Diese abendliche Begegnung gibt mir die gute Gelegenheit, euch einige Gedanken aus dem Schatz unseres christlichen Glaubens mit auf den Weg zu geben. Ich gehe dabei aus von der berühmten Stelle aus dem Epheserbrief, die ihr bestimmt schon einmal in einer Brautmesse als Lesung gehört habt. Dort heißt es: ”Ihr Frauen, ordnet euch euren Männern unter wie dem Herrn (Christus); denn der Mann ist das Haupt der Frau, wie auch Christus das Haupt der Kirche ist“ (Eph. 5, 22). Hier wird mancher protestieren und rufen: ”Das ist doch eine überholte Sicht!“ (Ibid. 5, 22. 25).
Aber hören wir ruhig weiter, wie der heilige Paulus in seinem Brief erklärt, auf welche Weise Christus ”das Haupt der Kirche “ist:” Er (Christus) hat sie (die Kirche) gerettet; denn sie ist sein Leib - er hat die Kirche geliebt und sich für sie hingegeben“. Paulus selbst interpretiert das so streng klingende ”Haupt“ -Sein Christi als die liebende Zuwendung des Bräutigams an seine Braut, der er alles gibt, was er ist und was er hat. So wird sie gleichsam zu seinem eigenen Leib. Die Folgerung für die christliche Ehe ergibt sich nun wie von selbst; sie wird bereits im Epheserbrief gezogen: ”Ihr Männer, liebt eure Frauen, wie (eben) Christus die Kirche geliebt und sich für sie hingegeben hat“ (Ibid. 5, 25).
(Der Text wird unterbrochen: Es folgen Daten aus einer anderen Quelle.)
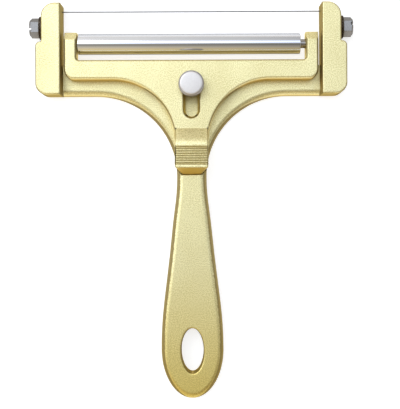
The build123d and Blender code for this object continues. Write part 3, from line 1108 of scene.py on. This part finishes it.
@dataclass
class Studio:
    """Floor, wall, sky, lamp and the camera that looks straight down.

    The sky gives a colour for each angle from straight up, in degrees towards +Y. Straight up lies in
    the middle of its colour ramp. The left gain makes it brighter to the left than to the right.
    """

    view_height: float = 196.3 * MM
    camera_height: float = 493 * MM
    camera_x: float = 3.9 * MM
    camera_y: float = -1.7 * MM
    camera_roll: float = math.radians(-0.25)
    sensor: float = 36.0
    front_height: float = 13.5 * MM
    floor_reach: float = 12.0
    wall_reach: float = 11.0
    wall_height: float = 2.4
    wall_sides: int = 64
    floor_grey: float = 0.55
    floor_roughness: float = 0.7
    floor_glow: float = 0.72
    sky_strength: float = 3.2
    sky: tuple[tuple[float, Colour], ...] = (
        (-90.0, (0.18, 0.13, 0.06)),
        (-77.0, (0.25, 0.20, 0.09)),
        (-60.0, (0.23, 0.195, 0.12)),
        (-42.0, (0.19, 0.17, 0.13)),
        (-28.0, (0.14, 0.132, 0.112)),
        (-17.0, (0.085, 0.079, 0.064)),
        (-3.0, (0.145, 0.142, 0.135)),
        (4.0, (0.42, 0.46, 0.53)),
        (9.0, (0.57, 0.65, 0.79)),
        (22.0, (0.57, 0.65, 0.79)),
        (29.0, (0.34, 0.35, 0.37)),
        (40.0, (0.27, 0.27, 0.27)),
        (90.0, (0.26, 0.26, 0.26)))
    straight_up: float = 0.5
    full_turn: float = 360.0
    left_gain: float = 1.4
    right_gain: float = 0.6
    gain_reach: float = 0.45
    lamp_place: Place = (-0.34, 0.36, 0.62)
    lamp_aim: Place = (-0.05, 0.05, 0.0)
    lamp_size: tuple[float, float] = (0.42, 0.3)
    lamp_power: float = 0.5
    lamp_colour: Colour = (0.90, 0.96, 1.0)

    def room(self) -> None:
        """Lay the pale floor, which keeps the slicer's shadow, and stand a low pale wall round it."""
        white = self.white()
        form = bmesh.new()
        bmesh.ops.create_grid(form, x_segments=1, y_segments=1, size=self.floor_reach)
        self.staged("studio_floor", form, white)
        form = bmesh.new()
        bmesh.ops.create_cone(form, segments=self.wall_sides, radius1=self.wall_reach,
                              radius2=self.wall_reach, depth=self.wall_height)
        bmesh.ops.translate(form, verts=form.verts, vec=(0.0, 0.0, self.wall_height / 2))
        self.staged("studio_wall", form, white)

    def staged(self, name: str, form: bmesh.types.BMesh, material: Material) -> None:
        """Turn a form into a piece of the stage.

        Args:
            name: The object's name.
            form: Its geometry, which is freed.
            material: Its material.
        """
        mesh = bpy.data.meshes.new(name)
        form.to_mesh(mesh)
        form.free()
        mesh.materials.append(material)
        shown(name, mesh)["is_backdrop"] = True

    def white(self) -> Material:
        """Build the stage's white, which glows a little so that it reads as white.

        Returns:
            The material.
        """
        made = bpy.data.materials.new("studio_white")
        made.use_nodes = True
        tree = made.node_tree
        shader = tree.nodes["Principled BSDF"]
        shader.inputs["Base Color"].default_value = (self.floor_grey, self.floor_grey, self.floor_grey, 1.0)
        shader.inputs["Roughness"].default_value = self.floor_roughness
        glow = linked(tree, "ShaderNodeEmission", Strength=self.floor_glow)
        ray = tree.nodes.new("ShaderNodeLightPath").outputs
        to_eye = calculated(tree, "MAXIMUM", ray["Is Camera Ray"], ray["Is Transmission Ray"])
        seen = calculated(tree, "MAXIMUM", to_eye, ray["Is Glossy Ray"])
        blend = linked(tree, "ShaderNodeMixShader", Fac=seen, in_1=shader.outputs["BSDF"])
        both = linked(tree, "ShaderNodeAddShader", in_0=shader.outputs["BSDF"], in_1=glow.outputs["Emission"])
        tree.links.new(both.outputs["Shader"], blend.inputs[2])
        tree.links.new(blend.outputs["Shader"], tree.nodes["Material Output"].inputs["Surface"])
        return made

    def sky_room(self) -> None:
        """Set the sky: a warm grey room with one long cool strip along X, just beyond straight up."""
        world = bpy.data.worlds.new("studio_sky")
        bpy.context.scene.world = world
        world.use_nodes = True
        tree = world.node_tree
        way = linked(tree, "ShaderNodeSeparateXYZ",
                     Vector=tree.nodes.new("ShaderNodeTexCoord").outputs["Generated"]).outputs
        from_zenith = calculated(tree, "ARCTAN2", way["Y"], way["Z"])
        ramp = linked(tree, "ShaderNodeValToRGB", Fac=ranged(tree, from_zenith, -math.pi, math.pi))
        gain = ranged(tree, way["X"], -self.gain_reach, self.gain_reach, self.left_gain, self.right_gain)
        steps = ramp.color_ramp.elements
        while len(steps) < len(self.sky):
            steps.new(self.straight_up)
        for step, (place, colour) in zip(steps, self.sky):
            step.position = self.straight_up + place / self.full_turn
            step.color = (*colour, 1.0)
        room = tree.nodes["Background"]
        tree.links.new(ramp.outputs["Color"], room.inputs["Color"])
        tree.links.new(product(tree, gain, self.sky_strength), room.inputs["Strength"])

    def lamp(self) -> None:
        """Hang the one lamp: a wide cool panel overhead to the left."""
        data = bpy.data.lights.new("overhead_left", "AREA")
        data.shape = "RECTANGLE"
        data.size, data.size_y = self.lamp_size
        data.energy = self.lamp_power
        data.color = self.lamp_colour
        lamp = shown("overhead_left", data)
        lamp.location = self.lamp_place
        facing = Vector(self.lamp_aim) - Vector(self.lamp_place)
        lamp.rotation_euler = facing.to_track_quat("-Z", "Y").to_euler()

    def camera(self) -> None:
        """Set the camera at the photograph's view, straight above the slicer."""
        data = bpy.data.cameras.new("product_camera")
        data.sensor_fit = "VERTICAL"
        data.sensor_height = self.sensor
        data.lens = self.sensor * (self.camera_height - self.front_height) / self.view_height
        camera = shown("product_camera", data)
        camera.location = (self.camera_x, self.camera_y, self.camera_height)
        camera.rotation_euler = (0.0, 0.0, self.camera_roll)
        bpy.context.scene.camera = camera

    def build(self) -> None:
        """Set up the whole studio."""
        bpy.context.scene.view_settings.view_transform = "Standard"
        self.room()
        self.sky_room()
        self.lamp()
        self.camera()
        log.info("studio: floor, wall, sky, lamp and camera")


def main() -> list[list[float]]:
    """Build every sub-assembly around the loaded frame.

    Returns:
        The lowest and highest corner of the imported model's box.
    """
    logging.basicConfig(level=logging.INFO, format="%(name)s: %(message)s")
    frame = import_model()
    packed_box = [list(corner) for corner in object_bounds()]
    shop = Workshop.open(frame)
    for assembly in (FrameCasting(), Carriage(), Roller(), ClampKnob(), WireGrip()):
        assembly.build(shop)
    Studio().build()
    return packed_box


if __name__ == "__main__":
    cad_box = main()
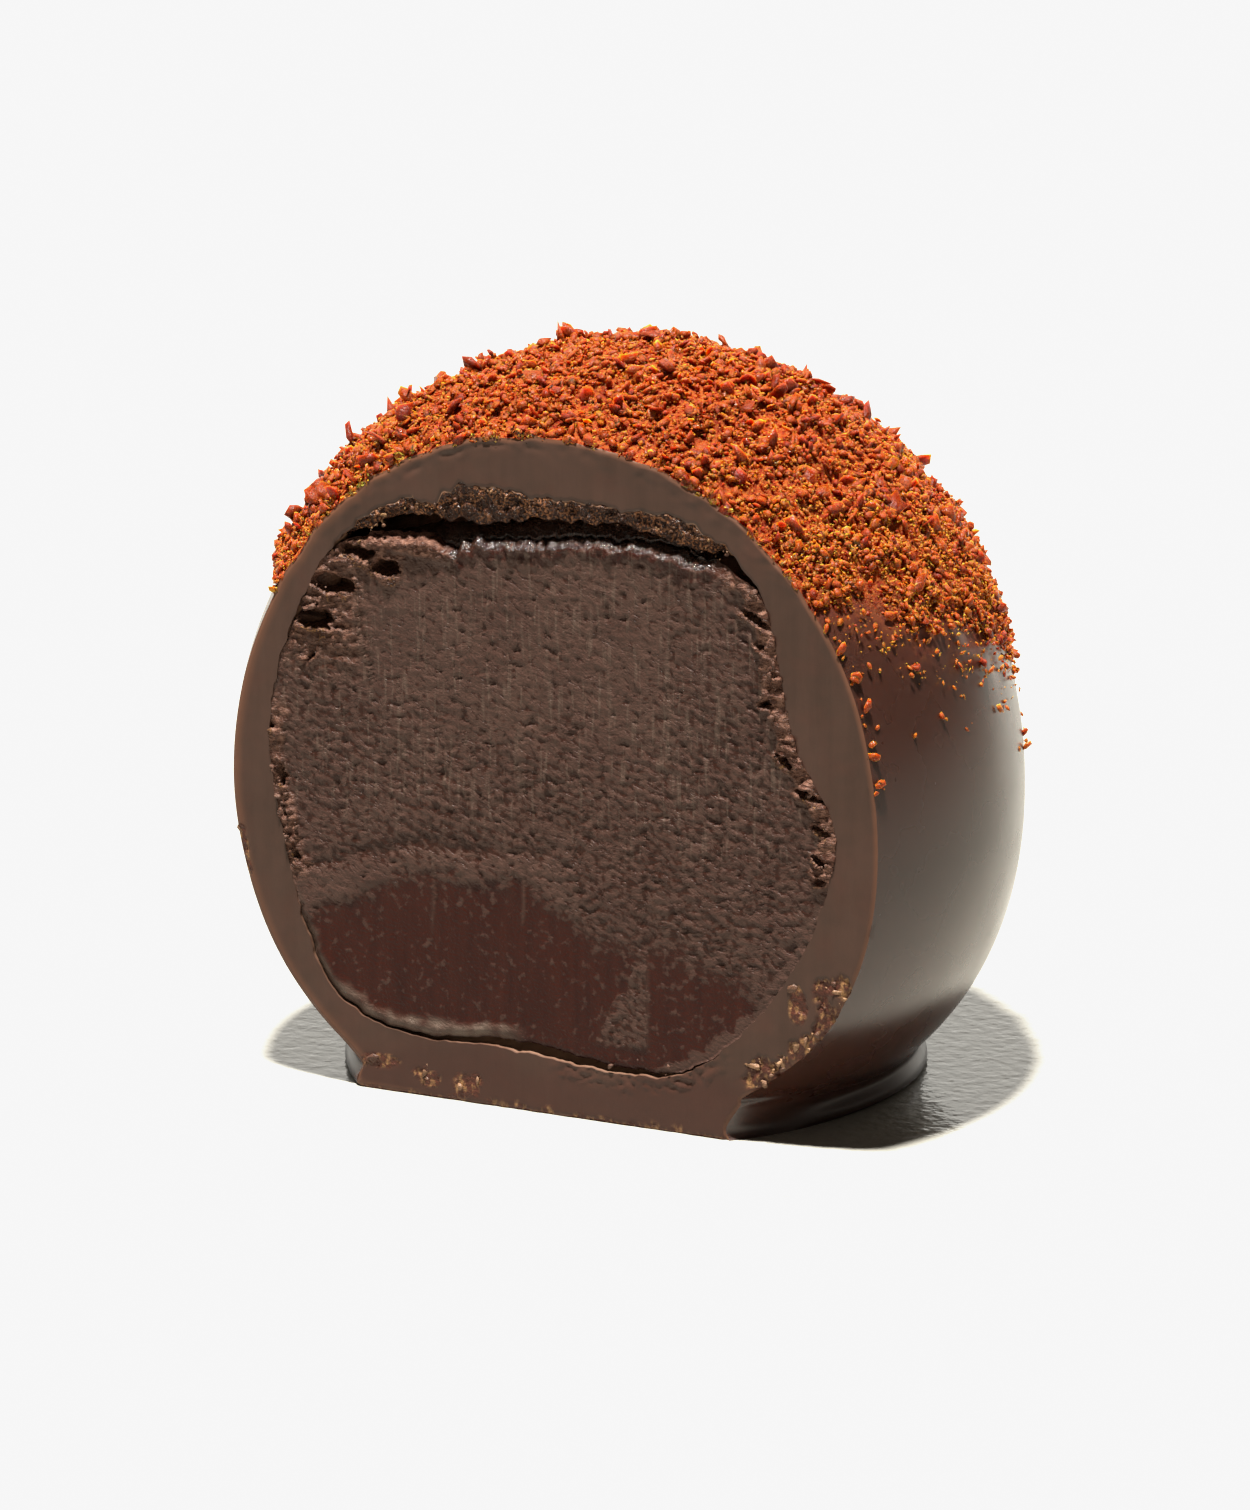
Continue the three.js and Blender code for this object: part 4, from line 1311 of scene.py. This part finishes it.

So wird die ”Unterordnung“ der Frau dem Mann gegenüber schon in der Heiligen Schrift selbst ausbalanciert durch die liebevolle Zuwendung und Hingabe des Mannes an die Frau. Diese gegenseitige Unterordnung und Hingabe an den Partner ist gewiß nur im Licht wahrer und selbstloser Liebe zu verstehen und zu leben, einer Liebe, wie sie uns Christus auf seinem Erlöserweg vorgelebt hat. Versucht, in euren Ehen und Familien etwas von dieser Liebe aufleuchten zu lassen! Dazu begleite euch alle mein besonderer Segen!